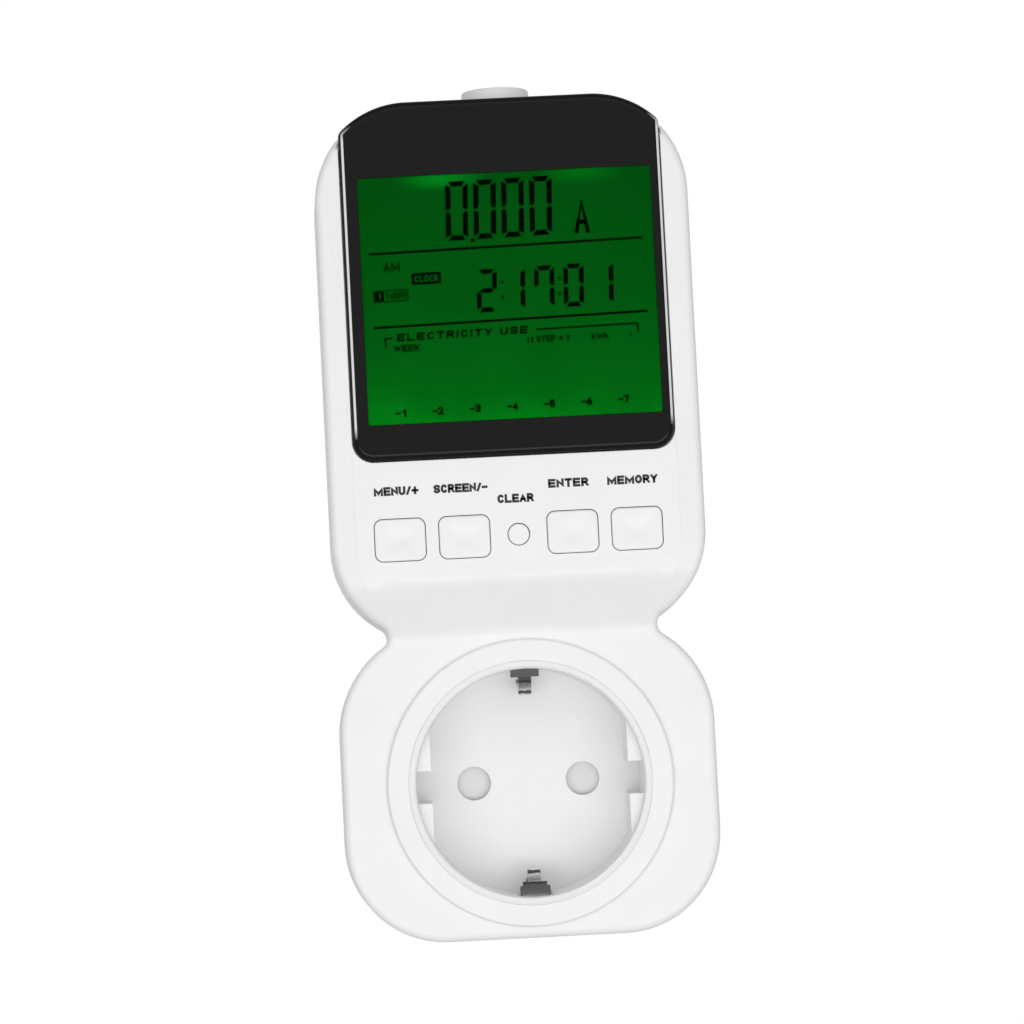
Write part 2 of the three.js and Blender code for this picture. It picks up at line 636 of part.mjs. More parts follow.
-.-.-
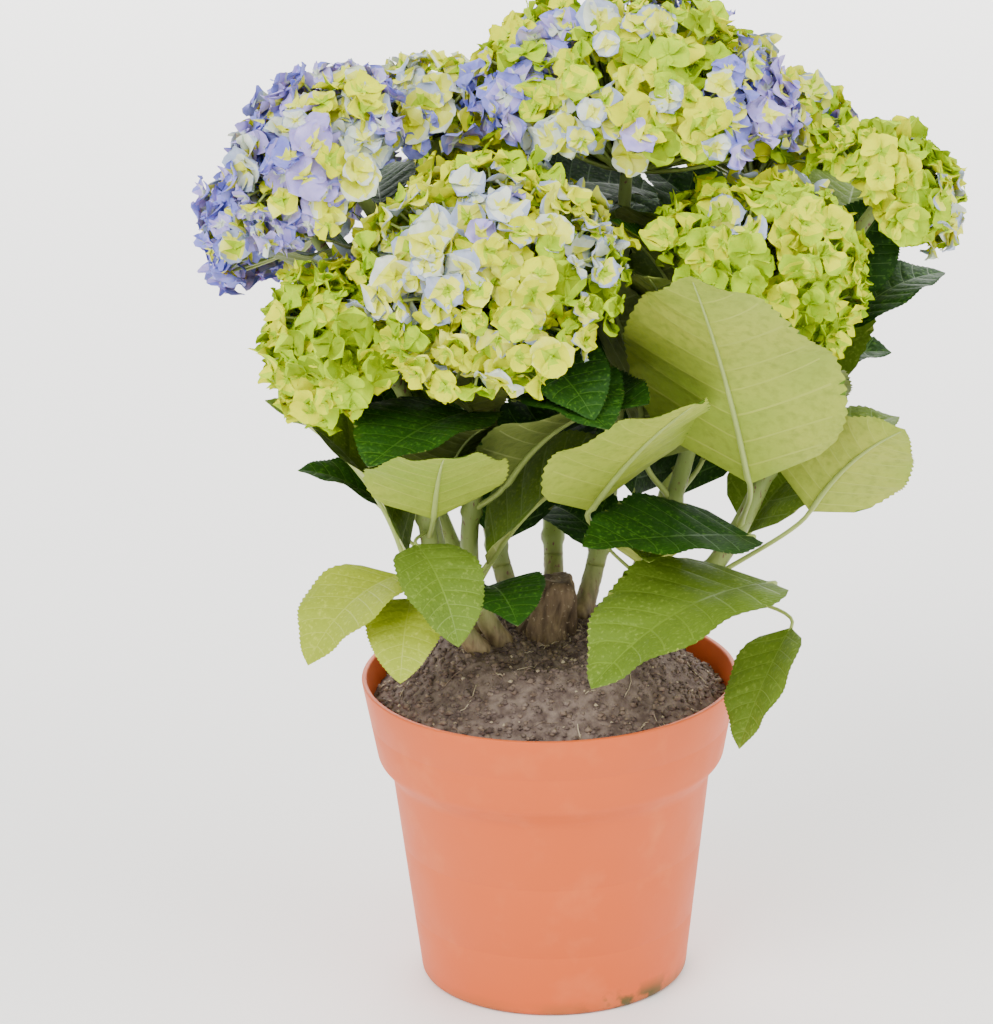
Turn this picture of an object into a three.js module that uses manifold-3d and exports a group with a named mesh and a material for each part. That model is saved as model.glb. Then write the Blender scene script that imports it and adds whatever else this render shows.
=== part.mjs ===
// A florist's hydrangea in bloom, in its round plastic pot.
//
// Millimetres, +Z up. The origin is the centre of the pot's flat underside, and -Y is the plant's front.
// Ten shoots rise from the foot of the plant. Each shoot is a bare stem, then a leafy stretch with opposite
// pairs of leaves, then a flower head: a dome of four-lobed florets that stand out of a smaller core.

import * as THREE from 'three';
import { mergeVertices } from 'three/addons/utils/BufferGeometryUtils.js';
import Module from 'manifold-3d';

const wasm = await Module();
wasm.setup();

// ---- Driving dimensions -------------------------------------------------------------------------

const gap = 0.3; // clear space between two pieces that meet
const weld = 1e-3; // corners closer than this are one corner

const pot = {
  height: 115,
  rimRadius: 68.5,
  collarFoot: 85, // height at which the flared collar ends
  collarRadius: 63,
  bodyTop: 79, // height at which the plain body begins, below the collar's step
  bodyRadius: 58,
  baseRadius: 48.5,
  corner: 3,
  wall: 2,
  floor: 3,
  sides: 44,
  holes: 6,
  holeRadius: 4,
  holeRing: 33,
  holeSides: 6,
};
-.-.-
WHAT THE EXERCISE ASKS: Select the lines from the entries that include the word "part".

SOLUTION FOR THIS PROBLEM:
Write part 2 of the three.js and Blender code for this picture. It picks up at line 636 of part.mjs. More parts follow.
Turn this picture of an object into a three.js module that uses manifold-3d and exports a group with a named mesh and a material for each part. That model is saved as model.glb. Then write the Blender scene script that imports it and adds whatever else this render shows.
=== part.mjs ===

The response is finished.